Keep these pieces organized by fabric weight rather than by arbitrary season. Your lightweight linen button-down might get more use in June, but it's also perfect for layering under sweaters in January when you need that extra bit of warmth without bulk.
Now for the pieces that do need to rotate. Instead of the traditional "pack everything away" approach, think in terms of accessibility rather than complete removal.
Heavy winter coats, thick wool sweaters, and true summer-only pieces like linen shorts and tank dresses—these can rotate out. But here's the critical part: only store items you actually wore last season. If that chunky knit sat untouched all winter, it's not going to magically become your favorite next year.
Create three categories as you assess each piece:
When you're unsure whether something should stay or go, move it to a specific section of your closet. If you don't reach for it within two weeks of the seasonal shift, it's a candidate for donation. This removes the guesswork and the guilt from closet organization.
Most of us hold onto clothes "just in case," but that hypothetical occasion rarely materializes. Your closet should reflect how you actually live, not some imaginary version of your lifestyle.
The goal isn't to have completely different wardrobes for each season—it's to create a cohesive system where 70% of your closet works year-round, and only 30% rotates with genuine seasonal needs.
When your year-round essentials all coordinate, adding seasonal pieces becomes effortless.

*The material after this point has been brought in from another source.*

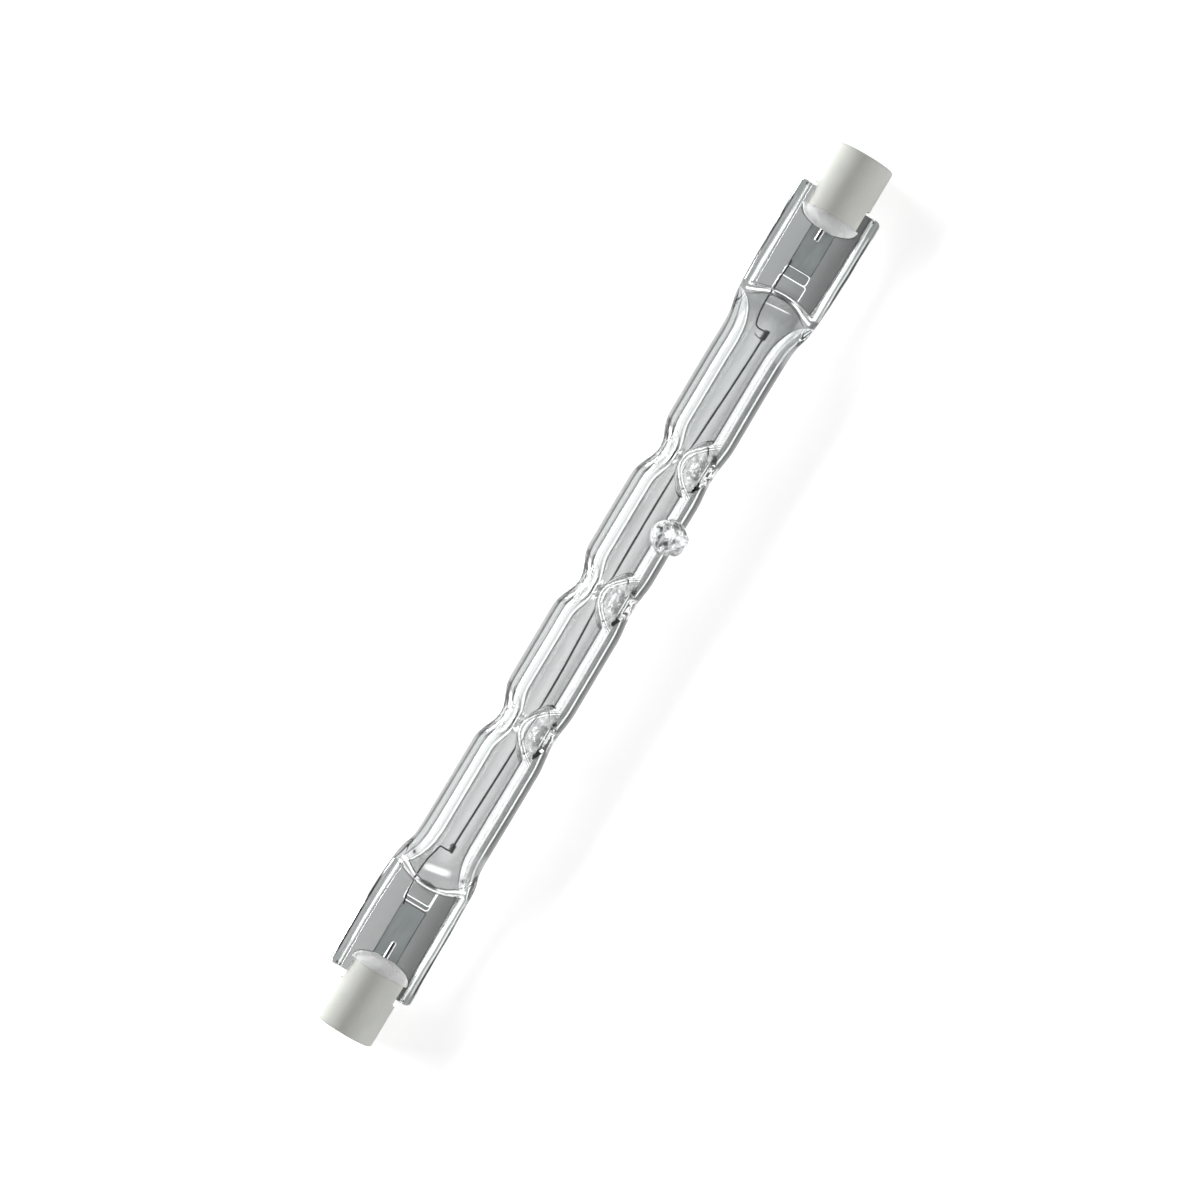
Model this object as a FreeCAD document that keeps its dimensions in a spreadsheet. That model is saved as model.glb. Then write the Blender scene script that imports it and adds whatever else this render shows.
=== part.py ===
import FreeCAD, Part
import math
import os
from FreeCAD import Vector, Placement, Rotation

doc = FreeCAD.newDocument("halogen_bulb")

# Sizes in millimetres and degrees. The lamp's own frame while it is built: X along the tube,
# Y across the flat seals, Z square to them. Every finished piece is then rolled about X by rest_roll.
SIZES = [
    ("tube_radius", 4.37), ("wall", 1.0), ("tube_half", 33.0),
    ("waist_depth", 0.62), ("waist_half", 3.6), ("waist_flat", 1.3), ("waist_thin", 0.1),
    ("station_pitch", 17.8), ("dent_share", 0.2654), ("dent_reach", 3.4), ("dent_tip", 0.3),
    ("dent_chamfer", 0.45), ("dent_flank", 38.0), ("dent_wall", 0.62), ("dent_first", 90.0),
    ("seal_half", 5.375), ("seal_flare", 0.275), ("seal_run", 6.0), ("rail_high", 1.8), ("rail_clear", 0.365),
    ("rail_round", 0.5), ("web_half", 0.9), ("seal_corner", 0.6),
    ("left_end_back", 6.3), ("right_end_back", 5.8), ("left_shift", 0.25),
    ("left_rail_run", 5.5), ("left_mid_run", 6.6), ("right_rail_run", 6.4), ("right_mid_run", 7.3),
    ("left_neck_run", 4.2), ("right_neck_run", 5.0), ("neck_long", 1.6),
    ("tip_x", 9.3), ("tip_angle", 50.0), ("tip_base", 2.15), ("tip_rise", 3.23),
    ("half_length", 58.8), ("cap_radius", 3.62), ("cap_long", 8.1), ("cap_edge", 0.4),
    ("recess_radius", 1.9), ("recess_depth", 1.7), ("mouth_edge", 0.2), ("slot_half", 1.35),
    ("slot_spare", 0.4), ("lead_hole", 0.42), ("button_radius", 1.6), ("button_thick", 0.6), ("button_dome", 0.18),
    ("cement_rise", 1.8), ("cement_lip", 0.12), ("cement_sink", 0.32),
    ("outer_lead_radius", 0.33), ("left_outer_share", 0.766), ("right_outer_share", 0.816),
    ("foil_half", 1.47), ("foil_thick", 0.06), ("foil_under", 0.1), ("weld_flat", 0.06),
    ("left_foil_share", 0.2447), ("right_foil_share", 0.3793), ("pocket_high", 0.14), ("pocket_gap", 0.35),
    ("inner_lead_radius", 0.19), ("bend_radius", 0.45), ("lead_weld", 1.2), ("lead_entry", 3.5),
    ("left_lead_p", 1.7), ("right_lead_p", 1.25), ("left_bend_run", 1.5), ("right_bend_run", 2.65),
    ("coil_radius", 0.17), ("sleeve_radius", 0.31), ("left_sleeve_long", 0.99), ("right_sleeve_long", 1.34),
]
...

A rust-colored cardigan in fall works with the same black pants, white tees, and denim that paired with your sage green cardigan in spring. You're not building separate wardrobes—you're just swapping accent pieces.
This is where sticking to a core color palette pays off. If your basics live in neutrals (black, white, gray, navy, camel), your seasonal additions can bring in trend colors without requiring an entire wardrobe overhaul. That burgundy sweater you love for fall layers perfectly with what you already own.
Instead of thinking "winter clothes" and "summer clothes," think about fabric weight and breathability. This mindset shift changes everything about seasonal wardrobe organization.
Store by fabric characteristics:
This framework helps you identify what actually needs to rotate versus what can stay put with different styling.
Physical organization matters as much as deciding what stays and goes. Your closet layout should support how you get dressed, not work against it.
Eye-level hanging space and the most accessible drawers should house your current heavy-rotation pieces. As seasons shift, you're not doing a complete overhaul—you're simply shifting a few key items into or out of prime position.
Keep your year-round basics in the same spots always. Your brain learns where things live, making morning routines automatic. Only the true seasonal pieces move locations.
Upper shelves and under-bed storage work for genuinely off-season items. Use clear bins or labeled boxes so you can see what's stored without unpacking everything. Vacuum-seal bags work great for bulky winter coats and sweaters, but avoid them for anything with structure or delicate fabrics.
Before you store anything, make sure it's clean. Body oils and invisible stains become permanent when items sit in storage for months. It's worth the extra laundry load now to protect pieces you've invested in.
When you build a wardrobe around versatile, year-round essentials, seasonal updates become minimal. You're not replacing your entire closet—you're adding a few strategic pieces that refresh what you already own.
This fall, instead of buying five new sweaters, invest in one really good one in a color that works with everything you already have. That's the piece you'll reach for constantly, and it'll still look great next year. The same principle applies to seasonal accessories, outerwear, and statement pieces.
The best wardrobe organization system is the one you'll actually maintain. If storing and retrieving bins feels overwhelming, scale back what you rotate. If you have limited storage space, focus even more heavily on year-round versatile pieces.
Your closet should make getting dressed easier, not harder. Keep the pieces that make you feel confident and comfortable, the ones you reach for without thinking. Everything else is just taking up space and mental energy.
Start with one simple shift: identify ten pieces in your closet right now that work across multiple seasons. Build your wardrobe around those, and let everything else be flexible. You'll find that seasonal wardrobe organization becomes less about massive overhauls and more about minor adjustments that actually serve how you live.